Estimation Accuracy of Step Length by Acceleration Signals: Comparison Among Three Different Sensor Locations

Methods to estimate step length using accelerometers are gaining attention in recent times. However, the influence of the sensor location on the accuracy of step length estimation is still unknown for models fabricated in a uniform manner. Therefore, the purpose of this study was to compare the accuracy of step length estimations among the following three body parts: ankle, pelvis, and wrist. Ten time-normalized acceleration signals from one gait cycle were obtained from 247 healthy adults aged 20 to 77 while walking barefoot at a comfortable, self-selected speed. Linear multiple regression analyses with leave-one-participant-out cross validation technique were used to build the algorithms. The absolute value of mean error for each participant (AME) was computed to compare the accuracies among the body parts.

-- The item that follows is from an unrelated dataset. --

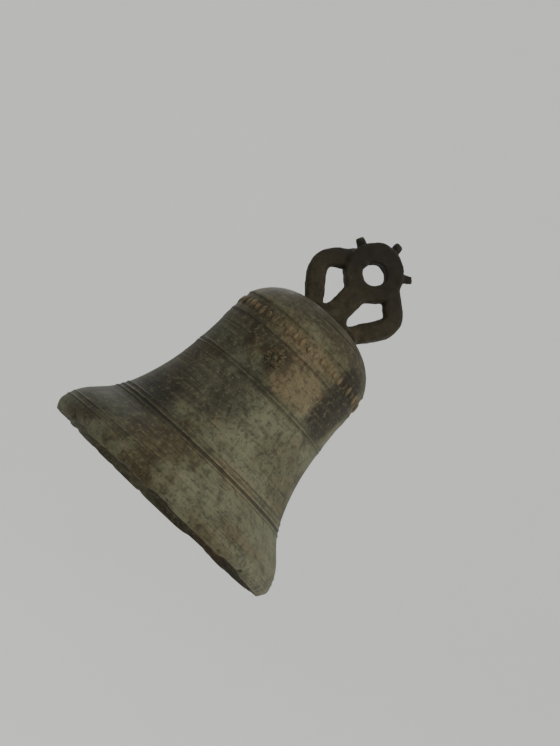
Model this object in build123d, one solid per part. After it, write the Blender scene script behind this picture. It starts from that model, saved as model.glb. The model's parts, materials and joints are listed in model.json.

Mean (standard deviation) values of AME for each part were as follows: ankle, 2.66 (2.24) cm; pelvis, 3.09 (2.39) cm; and wrist, 4.05 (3.01) cm. Statistical analyses revealed significant differences for the ankle-wrist and pelvis-wrist estimations. We found that step length can be estimated from the acceleration signal of the ankle or pelvis with almost the same accuracy (approximately 3 cm of average error between participants). Also, estimation of step lengths with the acceleration signals obtained from the wrist needs to be conducted more carefully than those obtained from the ankle or pelvis.